| The task |
Extract all lines from the data beneath that include the word "context".
• • •
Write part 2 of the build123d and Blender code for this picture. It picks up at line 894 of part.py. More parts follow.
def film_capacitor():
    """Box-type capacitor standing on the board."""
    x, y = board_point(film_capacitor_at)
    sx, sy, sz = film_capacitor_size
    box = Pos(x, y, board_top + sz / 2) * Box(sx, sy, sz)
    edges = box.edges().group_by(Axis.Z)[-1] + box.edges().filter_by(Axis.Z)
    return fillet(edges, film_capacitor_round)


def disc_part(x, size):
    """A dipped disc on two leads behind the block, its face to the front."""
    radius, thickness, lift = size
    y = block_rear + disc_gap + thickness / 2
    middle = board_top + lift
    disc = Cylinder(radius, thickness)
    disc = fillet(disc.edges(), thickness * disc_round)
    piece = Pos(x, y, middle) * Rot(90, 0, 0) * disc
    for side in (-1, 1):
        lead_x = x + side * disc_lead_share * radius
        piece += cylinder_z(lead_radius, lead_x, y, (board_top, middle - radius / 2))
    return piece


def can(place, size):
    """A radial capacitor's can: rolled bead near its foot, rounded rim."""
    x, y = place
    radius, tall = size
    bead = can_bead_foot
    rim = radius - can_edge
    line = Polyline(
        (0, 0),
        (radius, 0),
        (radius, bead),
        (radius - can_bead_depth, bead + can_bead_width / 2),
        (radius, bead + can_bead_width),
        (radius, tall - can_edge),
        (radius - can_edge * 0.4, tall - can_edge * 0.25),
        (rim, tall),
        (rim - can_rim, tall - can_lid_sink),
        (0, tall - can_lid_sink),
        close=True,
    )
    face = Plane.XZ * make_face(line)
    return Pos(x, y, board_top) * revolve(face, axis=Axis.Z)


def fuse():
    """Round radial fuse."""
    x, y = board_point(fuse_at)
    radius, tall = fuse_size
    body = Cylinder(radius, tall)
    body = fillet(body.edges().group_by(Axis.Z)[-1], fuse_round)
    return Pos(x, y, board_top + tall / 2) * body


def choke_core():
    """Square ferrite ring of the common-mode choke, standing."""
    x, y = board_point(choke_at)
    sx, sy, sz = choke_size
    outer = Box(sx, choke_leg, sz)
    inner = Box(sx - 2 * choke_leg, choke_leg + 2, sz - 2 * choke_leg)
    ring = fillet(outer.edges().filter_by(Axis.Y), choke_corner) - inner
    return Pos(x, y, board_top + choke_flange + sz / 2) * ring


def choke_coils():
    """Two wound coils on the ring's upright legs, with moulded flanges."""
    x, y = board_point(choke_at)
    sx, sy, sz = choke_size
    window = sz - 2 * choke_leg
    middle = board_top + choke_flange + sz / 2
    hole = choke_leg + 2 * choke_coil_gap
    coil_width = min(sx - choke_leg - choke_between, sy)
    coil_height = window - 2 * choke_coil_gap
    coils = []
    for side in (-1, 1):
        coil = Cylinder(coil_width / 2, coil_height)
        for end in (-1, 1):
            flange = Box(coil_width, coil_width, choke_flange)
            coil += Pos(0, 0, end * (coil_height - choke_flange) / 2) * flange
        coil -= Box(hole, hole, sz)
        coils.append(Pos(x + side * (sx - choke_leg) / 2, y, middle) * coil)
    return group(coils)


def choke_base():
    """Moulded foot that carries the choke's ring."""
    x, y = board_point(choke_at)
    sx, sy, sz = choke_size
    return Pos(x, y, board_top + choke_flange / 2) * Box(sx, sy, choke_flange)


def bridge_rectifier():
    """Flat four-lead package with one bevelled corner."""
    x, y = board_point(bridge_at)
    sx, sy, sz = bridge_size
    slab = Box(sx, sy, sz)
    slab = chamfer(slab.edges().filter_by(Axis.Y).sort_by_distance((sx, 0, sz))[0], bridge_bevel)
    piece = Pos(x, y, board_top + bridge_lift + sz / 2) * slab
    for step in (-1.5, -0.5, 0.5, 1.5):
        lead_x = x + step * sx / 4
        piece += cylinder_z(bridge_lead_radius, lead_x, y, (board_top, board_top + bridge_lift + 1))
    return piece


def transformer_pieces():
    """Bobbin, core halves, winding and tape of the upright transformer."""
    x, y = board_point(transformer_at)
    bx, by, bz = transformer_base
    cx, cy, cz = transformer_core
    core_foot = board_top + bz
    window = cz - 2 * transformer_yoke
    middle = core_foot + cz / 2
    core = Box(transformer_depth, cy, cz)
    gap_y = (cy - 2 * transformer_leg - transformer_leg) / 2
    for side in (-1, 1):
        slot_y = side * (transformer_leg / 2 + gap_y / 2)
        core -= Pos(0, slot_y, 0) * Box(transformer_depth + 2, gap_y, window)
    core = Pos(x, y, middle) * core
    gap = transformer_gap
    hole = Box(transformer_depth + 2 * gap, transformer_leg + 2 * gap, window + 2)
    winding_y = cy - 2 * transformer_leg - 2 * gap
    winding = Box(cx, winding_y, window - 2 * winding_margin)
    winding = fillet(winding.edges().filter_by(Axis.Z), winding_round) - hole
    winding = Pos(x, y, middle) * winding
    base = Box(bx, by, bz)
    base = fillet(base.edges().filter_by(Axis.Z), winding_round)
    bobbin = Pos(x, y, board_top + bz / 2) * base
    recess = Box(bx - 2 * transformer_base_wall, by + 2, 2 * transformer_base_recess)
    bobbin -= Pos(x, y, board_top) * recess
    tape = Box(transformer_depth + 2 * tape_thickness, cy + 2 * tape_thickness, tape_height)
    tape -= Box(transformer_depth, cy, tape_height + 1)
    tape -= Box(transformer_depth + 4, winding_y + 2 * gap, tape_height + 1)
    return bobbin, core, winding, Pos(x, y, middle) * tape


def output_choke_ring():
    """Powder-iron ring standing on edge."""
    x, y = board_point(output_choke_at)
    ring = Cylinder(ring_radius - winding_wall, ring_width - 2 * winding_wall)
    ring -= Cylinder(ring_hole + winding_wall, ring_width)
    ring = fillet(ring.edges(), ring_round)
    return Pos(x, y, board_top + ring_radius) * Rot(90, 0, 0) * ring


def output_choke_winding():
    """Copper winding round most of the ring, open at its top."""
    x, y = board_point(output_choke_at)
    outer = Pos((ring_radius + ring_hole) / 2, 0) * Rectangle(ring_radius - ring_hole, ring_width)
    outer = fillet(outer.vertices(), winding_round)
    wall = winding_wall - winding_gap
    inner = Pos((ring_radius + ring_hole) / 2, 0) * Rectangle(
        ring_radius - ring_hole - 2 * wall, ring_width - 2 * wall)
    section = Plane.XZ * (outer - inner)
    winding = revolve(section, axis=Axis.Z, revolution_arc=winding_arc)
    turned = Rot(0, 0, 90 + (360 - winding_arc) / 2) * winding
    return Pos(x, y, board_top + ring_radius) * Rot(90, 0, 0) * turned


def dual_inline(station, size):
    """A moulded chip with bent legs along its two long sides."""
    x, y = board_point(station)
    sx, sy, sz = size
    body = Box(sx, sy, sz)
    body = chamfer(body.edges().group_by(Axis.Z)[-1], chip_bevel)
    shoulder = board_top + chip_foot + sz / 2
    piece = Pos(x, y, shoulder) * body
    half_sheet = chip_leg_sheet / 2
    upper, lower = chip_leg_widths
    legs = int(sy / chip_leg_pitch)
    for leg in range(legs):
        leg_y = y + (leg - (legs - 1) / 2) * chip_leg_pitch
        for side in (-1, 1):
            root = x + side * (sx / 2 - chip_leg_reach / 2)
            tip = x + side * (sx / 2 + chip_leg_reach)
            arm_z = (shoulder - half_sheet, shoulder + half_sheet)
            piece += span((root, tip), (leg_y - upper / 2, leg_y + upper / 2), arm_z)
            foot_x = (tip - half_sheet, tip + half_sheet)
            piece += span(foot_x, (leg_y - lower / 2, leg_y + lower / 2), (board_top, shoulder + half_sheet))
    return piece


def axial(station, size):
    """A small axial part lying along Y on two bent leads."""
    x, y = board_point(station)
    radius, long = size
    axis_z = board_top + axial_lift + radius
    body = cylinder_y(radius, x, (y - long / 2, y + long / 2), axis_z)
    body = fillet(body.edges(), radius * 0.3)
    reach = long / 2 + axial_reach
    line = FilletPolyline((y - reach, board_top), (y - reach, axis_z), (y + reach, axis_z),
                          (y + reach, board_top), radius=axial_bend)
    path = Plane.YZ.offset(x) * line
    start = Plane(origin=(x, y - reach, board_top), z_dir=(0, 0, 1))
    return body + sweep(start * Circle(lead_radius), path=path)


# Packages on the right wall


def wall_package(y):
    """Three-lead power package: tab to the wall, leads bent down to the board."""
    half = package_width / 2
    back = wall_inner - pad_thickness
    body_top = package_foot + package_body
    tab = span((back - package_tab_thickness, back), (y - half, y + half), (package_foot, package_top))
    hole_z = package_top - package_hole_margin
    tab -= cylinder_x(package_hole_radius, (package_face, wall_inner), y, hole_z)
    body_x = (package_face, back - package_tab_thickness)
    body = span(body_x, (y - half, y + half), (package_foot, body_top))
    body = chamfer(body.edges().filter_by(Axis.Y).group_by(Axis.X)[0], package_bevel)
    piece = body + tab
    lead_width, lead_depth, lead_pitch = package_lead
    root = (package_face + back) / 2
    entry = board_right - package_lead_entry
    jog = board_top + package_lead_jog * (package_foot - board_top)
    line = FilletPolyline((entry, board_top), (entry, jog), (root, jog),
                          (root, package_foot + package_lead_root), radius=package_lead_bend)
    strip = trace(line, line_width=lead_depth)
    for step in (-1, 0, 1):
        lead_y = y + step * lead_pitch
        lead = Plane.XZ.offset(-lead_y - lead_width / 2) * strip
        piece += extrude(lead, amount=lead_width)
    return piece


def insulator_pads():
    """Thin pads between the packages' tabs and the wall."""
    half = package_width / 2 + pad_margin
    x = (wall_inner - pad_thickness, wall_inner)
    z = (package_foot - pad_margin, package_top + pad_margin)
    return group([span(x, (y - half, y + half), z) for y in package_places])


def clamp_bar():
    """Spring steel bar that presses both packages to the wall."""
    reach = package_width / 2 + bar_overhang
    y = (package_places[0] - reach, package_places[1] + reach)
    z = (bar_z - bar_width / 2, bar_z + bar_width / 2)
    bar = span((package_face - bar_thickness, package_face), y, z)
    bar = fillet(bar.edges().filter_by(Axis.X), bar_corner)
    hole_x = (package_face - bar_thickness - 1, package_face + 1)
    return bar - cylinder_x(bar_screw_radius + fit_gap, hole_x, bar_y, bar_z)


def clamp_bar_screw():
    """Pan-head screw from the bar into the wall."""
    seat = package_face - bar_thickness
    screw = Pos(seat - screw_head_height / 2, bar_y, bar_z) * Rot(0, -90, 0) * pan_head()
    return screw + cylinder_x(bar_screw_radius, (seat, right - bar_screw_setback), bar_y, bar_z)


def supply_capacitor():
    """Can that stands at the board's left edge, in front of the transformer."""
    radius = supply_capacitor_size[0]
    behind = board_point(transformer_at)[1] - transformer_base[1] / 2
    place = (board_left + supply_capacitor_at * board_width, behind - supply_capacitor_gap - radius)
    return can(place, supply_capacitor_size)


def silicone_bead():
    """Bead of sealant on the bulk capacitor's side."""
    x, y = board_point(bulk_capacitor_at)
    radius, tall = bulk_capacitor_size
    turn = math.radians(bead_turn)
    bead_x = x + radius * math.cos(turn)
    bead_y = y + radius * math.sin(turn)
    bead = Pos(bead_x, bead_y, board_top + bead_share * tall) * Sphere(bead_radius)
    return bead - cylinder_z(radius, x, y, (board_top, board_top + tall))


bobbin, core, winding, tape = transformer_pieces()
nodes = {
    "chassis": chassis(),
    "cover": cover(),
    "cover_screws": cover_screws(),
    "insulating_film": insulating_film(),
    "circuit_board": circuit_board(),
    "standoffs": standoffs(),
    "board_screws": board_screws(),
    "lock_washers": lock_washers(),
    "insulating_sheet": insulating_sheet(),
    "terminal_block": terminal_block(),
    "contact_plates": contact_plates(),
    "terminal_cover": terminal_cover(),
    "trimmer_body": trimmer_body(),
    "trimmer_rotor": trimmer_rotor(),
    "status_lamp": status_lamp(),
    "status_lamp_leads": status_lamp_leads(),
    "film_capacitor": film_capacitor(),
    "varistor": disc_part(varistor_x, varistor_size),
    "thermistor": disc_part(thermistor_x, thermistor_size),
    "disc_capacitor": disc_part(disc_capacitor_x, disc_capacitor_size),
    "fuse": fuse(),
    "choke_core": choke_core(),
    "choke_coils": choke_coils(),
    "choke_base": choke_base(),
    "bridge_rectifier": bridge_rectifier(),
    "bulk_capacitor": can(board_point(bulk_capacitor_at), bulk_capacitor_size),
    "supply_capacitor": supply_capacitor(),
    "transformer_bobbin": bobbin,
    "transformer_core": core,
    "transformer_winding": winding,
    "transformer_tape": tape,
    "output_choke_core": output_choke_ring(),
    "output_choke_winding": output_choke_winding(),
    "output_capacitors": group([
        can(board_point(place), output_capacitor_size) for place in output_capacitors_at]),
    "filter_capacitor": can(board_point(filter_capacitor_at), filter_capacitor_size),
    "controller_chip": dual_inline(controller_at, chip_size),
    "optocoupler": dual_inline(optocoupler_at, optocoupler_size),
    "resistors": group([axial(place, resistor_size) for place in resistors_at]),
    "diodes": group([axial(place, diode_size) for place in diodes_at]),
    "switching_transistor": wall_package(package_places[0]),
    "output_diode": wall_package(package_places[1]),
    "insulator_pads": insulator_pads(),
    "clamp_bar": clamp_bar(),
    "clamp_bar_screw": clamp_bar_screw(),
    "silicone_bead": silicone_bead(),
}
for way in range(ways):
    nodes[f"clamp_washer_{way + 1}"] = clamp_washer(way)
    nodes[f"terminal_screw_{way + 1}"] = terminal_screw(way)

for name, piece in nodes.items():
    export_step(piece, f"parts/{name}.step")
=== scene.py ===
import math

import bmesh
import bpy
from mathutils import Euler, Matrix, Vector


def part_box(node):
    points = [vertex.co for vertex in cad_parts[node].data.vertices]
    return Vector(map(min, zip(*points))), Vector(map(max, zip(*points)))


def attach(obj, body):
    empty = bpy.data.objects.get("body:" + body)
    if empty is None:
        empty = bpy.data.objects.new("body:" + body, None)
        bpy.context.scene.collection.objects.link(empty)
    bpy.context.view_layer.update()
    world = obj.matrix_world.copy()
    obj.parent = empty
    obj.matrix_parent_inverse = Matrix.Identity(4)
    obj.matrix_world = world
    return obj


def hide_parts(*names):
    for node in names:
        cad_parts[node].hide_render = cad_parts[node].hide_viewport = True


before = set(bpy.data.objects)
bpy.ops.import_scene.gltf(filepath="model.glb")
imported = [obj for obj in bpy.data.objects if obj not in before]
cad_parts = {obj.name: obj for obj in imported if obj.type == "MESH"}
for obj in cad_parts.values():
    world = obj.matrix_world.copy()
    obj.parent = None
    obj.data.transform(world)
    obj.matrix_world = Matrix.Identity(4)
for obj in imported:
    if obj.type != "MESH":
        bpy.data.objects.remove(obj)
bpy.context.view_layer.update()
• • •
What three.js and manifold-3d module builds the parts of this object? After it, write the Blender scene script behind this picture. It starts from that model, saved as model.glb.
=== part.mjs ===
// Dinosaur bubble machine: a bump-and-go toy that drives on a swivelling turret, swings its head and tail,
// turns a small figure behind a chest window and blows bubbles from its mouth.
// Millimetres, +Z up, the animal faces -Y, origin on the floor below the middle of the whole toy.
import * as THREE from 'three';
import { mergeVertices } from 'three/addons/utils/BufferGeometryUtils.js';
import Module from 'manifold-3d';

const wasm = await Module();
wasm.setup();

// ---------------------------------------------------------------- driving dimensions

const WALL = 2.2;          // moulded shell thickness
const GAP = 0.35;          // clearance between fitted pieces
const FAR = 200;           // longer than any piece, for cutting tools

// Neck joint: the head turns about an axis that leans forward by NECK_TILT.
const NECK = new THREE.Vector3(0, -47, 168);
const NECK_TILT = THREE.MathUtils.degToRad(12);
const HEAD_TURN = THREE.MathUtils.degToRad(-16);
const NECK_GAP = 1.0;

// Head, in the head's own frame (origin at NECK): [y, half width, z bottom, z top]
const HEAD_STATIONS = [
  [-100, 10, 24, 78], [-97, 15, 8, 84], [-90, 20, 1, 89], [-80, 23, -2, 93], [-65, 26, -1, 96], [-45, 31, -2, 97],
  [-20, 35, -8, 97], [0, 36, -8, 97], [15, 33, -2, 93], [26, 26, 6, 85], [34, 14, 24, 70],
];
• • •
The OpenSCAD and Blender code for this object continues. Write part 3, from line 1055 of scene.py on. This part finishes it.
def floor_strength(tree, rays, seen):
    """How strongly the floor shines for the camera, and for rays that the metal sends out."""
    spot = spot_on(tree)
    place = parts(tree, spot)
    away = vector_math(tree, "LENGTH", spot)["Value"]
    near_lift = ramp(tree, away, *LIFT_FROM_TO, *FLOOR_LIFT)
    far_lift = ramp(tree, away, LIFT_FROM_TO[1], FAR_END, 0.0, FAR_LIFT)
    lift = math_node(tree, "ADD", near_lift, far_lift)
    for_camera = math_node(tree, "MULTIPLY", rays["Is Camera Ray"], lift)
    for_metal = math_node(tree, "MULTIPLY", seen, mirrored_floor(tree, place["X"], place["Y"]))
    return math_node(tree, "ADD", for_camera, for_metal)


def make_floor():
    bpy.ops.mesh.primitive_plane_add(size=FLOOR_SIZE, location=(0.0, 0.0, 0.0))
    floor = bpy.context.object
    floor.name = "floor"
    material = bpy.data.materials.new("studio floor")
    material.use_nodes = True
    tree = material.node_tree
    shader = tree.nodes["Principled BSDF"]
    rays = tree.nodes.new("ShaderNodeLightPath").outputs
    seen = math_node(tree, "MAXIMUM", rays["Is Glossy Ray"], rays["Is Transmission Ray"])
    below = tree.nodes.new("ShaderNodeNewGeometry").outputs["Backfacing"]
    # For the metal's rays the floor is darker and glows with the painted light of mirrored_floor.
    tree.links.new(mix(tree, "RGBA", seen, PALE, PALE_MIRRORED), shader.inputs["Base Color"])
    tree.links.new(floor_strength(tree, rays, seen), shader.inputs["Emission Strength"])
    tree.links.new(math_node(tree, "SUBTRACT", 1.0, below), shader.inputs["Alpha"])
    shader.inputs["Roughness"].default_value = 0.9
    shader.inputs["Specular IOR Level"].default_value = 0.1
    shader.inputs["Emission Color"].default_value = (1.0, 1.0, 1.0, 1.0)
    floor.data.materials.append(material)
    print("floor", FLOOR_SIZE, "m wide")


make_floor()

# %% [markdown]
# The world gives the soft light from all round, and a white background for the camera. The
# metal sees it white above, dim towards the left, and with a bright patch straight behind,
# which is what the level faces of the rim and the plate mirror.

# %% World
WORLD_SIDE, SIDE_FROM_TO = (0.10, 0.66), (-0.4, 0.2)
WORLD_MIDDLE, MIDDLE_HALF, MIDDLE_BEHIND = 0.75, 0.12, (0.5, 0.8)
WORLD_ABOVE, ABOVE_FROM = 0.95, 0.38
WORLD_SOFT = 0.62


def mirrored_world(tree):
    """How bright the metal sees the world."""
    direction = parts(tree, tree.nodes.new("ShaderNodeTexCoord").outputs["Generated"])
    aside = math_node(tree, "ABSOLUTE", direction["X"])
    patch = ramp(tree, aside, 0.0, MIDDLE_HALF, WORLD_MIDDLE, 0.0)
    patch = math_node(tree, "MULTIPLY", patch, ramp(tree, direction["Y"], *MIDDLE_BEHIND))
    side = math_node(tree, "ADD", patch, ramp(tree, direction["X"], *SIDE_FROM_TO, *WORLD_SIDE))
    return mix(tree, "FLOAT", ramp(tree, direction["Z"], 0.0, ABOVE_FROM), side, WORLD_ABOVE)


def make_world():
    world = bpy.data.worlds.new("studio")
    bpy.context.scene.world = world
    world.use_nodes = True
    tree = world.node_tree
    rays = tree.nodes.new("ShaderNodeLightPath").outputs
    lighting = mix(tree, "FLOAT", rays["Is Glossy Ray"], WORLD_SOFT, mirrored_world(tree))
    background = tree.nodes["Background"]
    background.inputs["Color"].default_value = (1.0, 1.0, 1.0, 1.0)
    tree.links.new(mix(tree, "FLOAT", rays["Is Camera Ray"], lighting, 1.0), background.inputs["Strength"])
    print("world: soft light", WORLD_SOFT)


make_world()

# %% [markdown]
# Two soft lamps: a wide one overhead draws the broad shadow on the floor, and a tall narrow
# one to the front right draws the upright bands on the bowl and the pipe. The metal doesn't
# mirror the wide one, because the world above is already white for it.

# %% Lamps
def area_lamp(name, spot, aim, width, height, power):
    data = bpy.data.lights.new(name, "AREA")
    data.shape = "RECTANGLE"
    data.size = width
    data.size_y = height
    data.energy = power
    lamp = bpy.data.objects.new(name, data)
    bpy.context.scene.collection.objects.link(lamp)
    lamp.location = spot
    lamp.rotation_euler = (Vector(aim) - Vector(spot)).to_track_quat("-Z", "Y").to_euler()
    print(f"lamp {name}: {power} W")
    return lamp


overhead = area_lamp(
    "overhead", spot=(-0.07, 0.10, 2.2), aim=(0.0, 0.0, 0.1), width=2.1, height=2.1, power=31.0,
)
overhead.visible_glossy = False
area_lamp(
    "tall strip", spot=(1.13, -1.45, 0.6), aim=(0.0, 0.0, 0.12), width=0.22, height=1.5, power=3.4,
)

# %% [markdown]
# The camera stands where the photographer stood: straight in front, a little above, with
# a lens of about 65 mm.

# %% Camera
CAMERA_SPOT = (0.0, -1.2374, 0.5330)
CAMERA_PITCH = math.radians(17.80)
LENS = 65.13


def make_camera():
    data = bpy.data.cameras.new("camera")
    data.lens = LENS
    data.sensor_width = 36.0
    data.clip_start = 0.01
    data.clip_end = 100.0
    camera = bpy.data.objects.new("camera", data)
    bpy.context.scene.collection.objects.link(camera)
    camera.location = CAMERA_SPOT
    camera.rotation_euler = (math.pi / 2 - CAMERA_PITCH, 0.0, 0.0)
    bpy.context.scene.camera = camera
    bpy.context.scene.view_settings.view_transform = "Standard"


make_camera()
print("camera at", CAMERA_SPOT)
• • •
| Response to this task |
        bpy.context.scene.collection.objects.link(empty)
    bpy.context.view_layer.update()
bpy.context.view_layer.update()
    floor = bpy.context.object
    bpy.context.scene.world = world
    bpy.context.scene.collection.objects.link(lamp)
    bpy.context.scene.collection.objects.link(camera)
    bpy.context.scene.camera = camera
    bpy.context.scene.view_settings.view_transform = "Standard"